[RECORDED INFORMATION start]
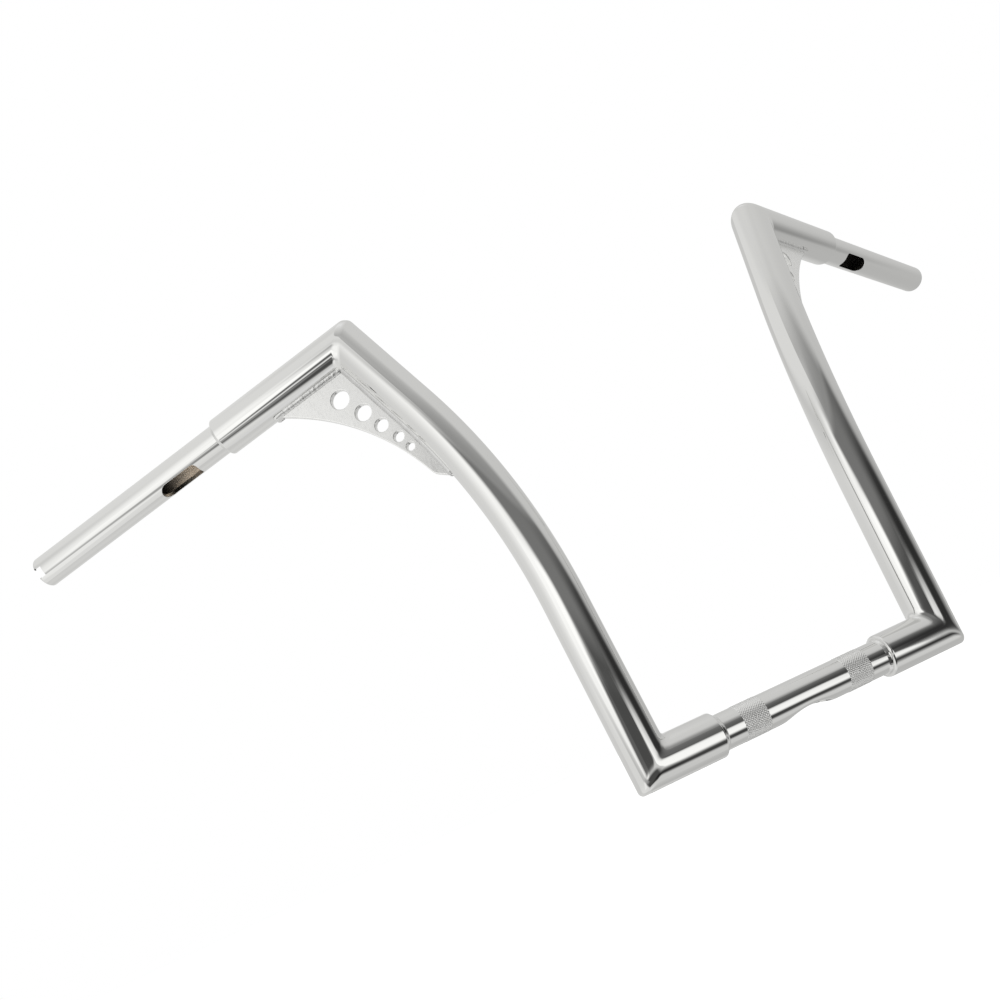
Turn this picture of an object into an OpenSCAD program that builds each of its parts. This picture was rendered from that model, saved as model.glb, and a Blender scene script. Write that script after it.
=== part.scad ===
// Ape hanger handlebar: a welded and chrome-plated steel bar, in millimetres.
// +X is the rider's left, +Y points back to the rider, +Z is up.
// The origin is on the clamp tube's axis, halfway between the risers.
// The left side is drawn; the right side is its mirror image, plus a throttle notch.

/* [Tubes] */
// Outside diameter of the risers and stubs
fat_d = 31.75; // [30:0.25:36]
// Outside diameter of the clamp tube and the grips
thin_d = 25.4; // [22:0.1:26]
// Wall of the clamp tube and the grips
thin_wall = 3.05; // [2:0.05:4]
// Gap all round where a thin tube slips into a stub
slip_gap = 0.125; // [0.05:0.005:0.25]
// How far a thin tube reaches into a stub
overlap = 30; // [20:1:32]

/* [Clamp section] */
// Distance between the lower corners, from centre line to centre line
lower_width = 249; // [245:1:300]
// Distance between the middles of the two knurled bands
clamp_spacing = 88.9; // [80:0.1:92]
// Length of each knurled band
knurl_length = 20; // [15:0.5:24]
// Height by which knurling raises the metal
knurl_rise = 0.2; // [0.16:0.01:0.3]
// Plain tube between a knurled band and a lower stub
clamp_room = 16.95; // [12:0.05:18]
// Depth of the dimple pressed in the underside
dimple_depth = 3.6; // [1:0.1:5]
// Length of the dimple along the tube
dimple_length = 40; // [30:1:50]
// Diameter of the wiring hole in the dimple
wire_hole_d = 12; // [6:0.5:14]
// Distance of the wiring hole from the middle
wire_hole_x = 9; // [0:0.5:11]

/* [Risers] */
// Outward lean of the riser's foot in degrees
riser_lean = 2.5; // [0:0.1:6]
// Direction of the bend in degrees, from straight outward toward the rider
riser_turn = 40; // [30:1:60]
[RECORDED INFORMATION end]
*WHAT IS BEING ASKED*:
Return the material exactly as it stands.

*ANSWER IN FULL*:
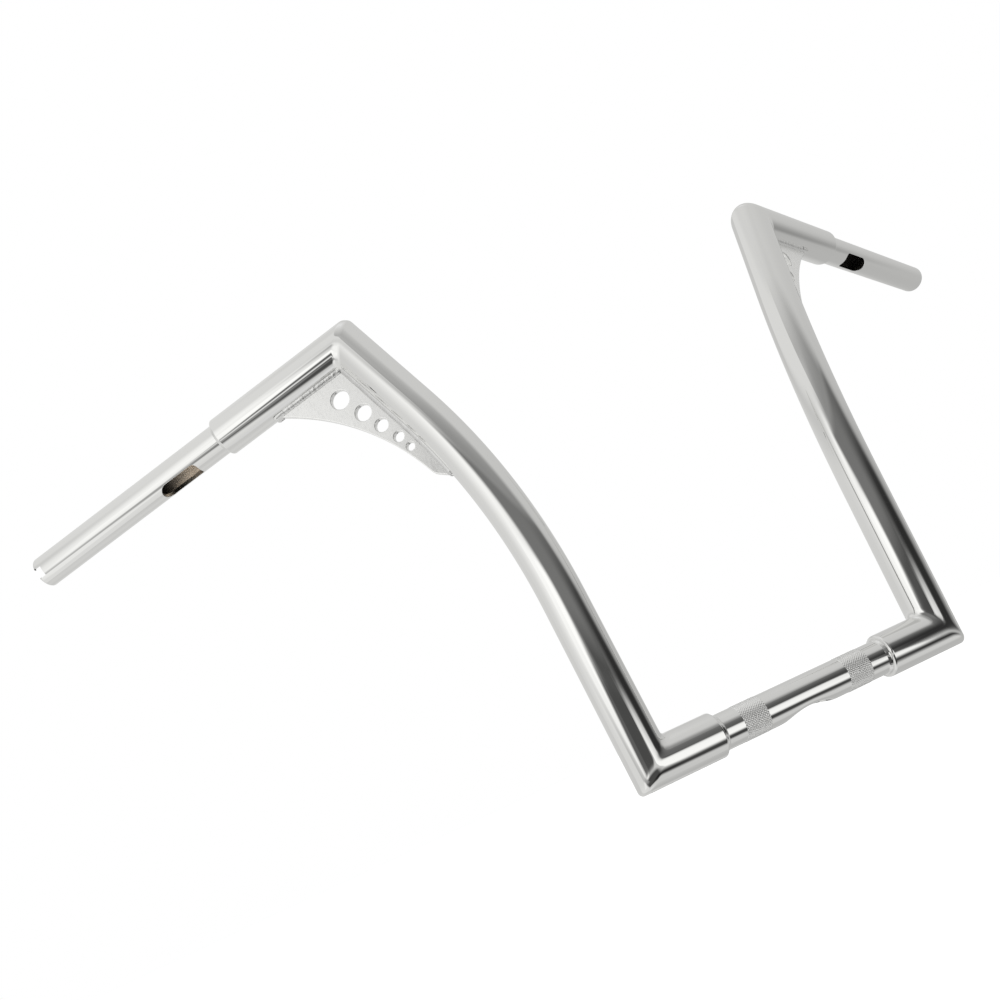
Turn this picture of an object into an OpenSCAD program that builds each of its parts. This picture was rendered from that model, saved as model.glb, and a Blender scene script. Write that script after it.
=== part.scad ===
// Ape hanger handlebar: a welded and chrome-plated steel bar, in millimetres.
// +X is the rider's left, +Y points back to the rider, +Z is up.
// The origin is on the clamp tube's axis, halfway between the risers.
// The left side is drawn; the right side is its mirror image, plus a throttle notch.

/* [Tubes] */
// Outside diameter of the risers and stubs
fat_d = 31.75; // [30:0.25:36]
// Outside diameter of the clamp tube and the grips
thin_d = 25.4; // [22:0.1:26]
// Wall of the clamp tube and the grips
thin_wall = 3.05; // [2:0.05:4]
// Gap all round where a thin tube slips into a stub
slip_gap = 0.125; // [0.05:0.005:0.25]
// How far a thin tube reaches into a stub
overlap = 30; // [20:1:32]

/* [Clamp section] */
// Distance between the lower corners, from centre line to centre line
lower_width = 249; // [245:1:300]
// Distance between the middles of the two knurled bands
clamp_spacing = 88.9; // [80:0.1:92]
// Length of each knurled band
knurl_length = 20; // [15:0.5:24]
// Height by which knurling raises the metal
knurl_rise = 0.2; // [0.16:0.01:0.3]
// Plain tube between a knurled band and a lower stub
clamp_room = 16.95; // [12:0.05:18]
// Depth of the dimple pressed in the underside
dimple_depth = 3.6; // [1:0.1:5]
// Length of the dimple along the tube
dimple_length = 40; // [30:1:50]
// Diameter of the wiring hole in the dimple
wire_hole_d = 12; // [6:0.5:14]
// Distance of the wiring hole from the middle
wire_hole_x = 9; // [0:0.5:11]

/* [Risers] */
// Outward lean of the riser's foot in degrees
riser_lean = 2.5; // [0:0.1:6]
// Direction of the bend in degrees, from straight outward toward the rider
riser_turn = 40; // [30:1:60]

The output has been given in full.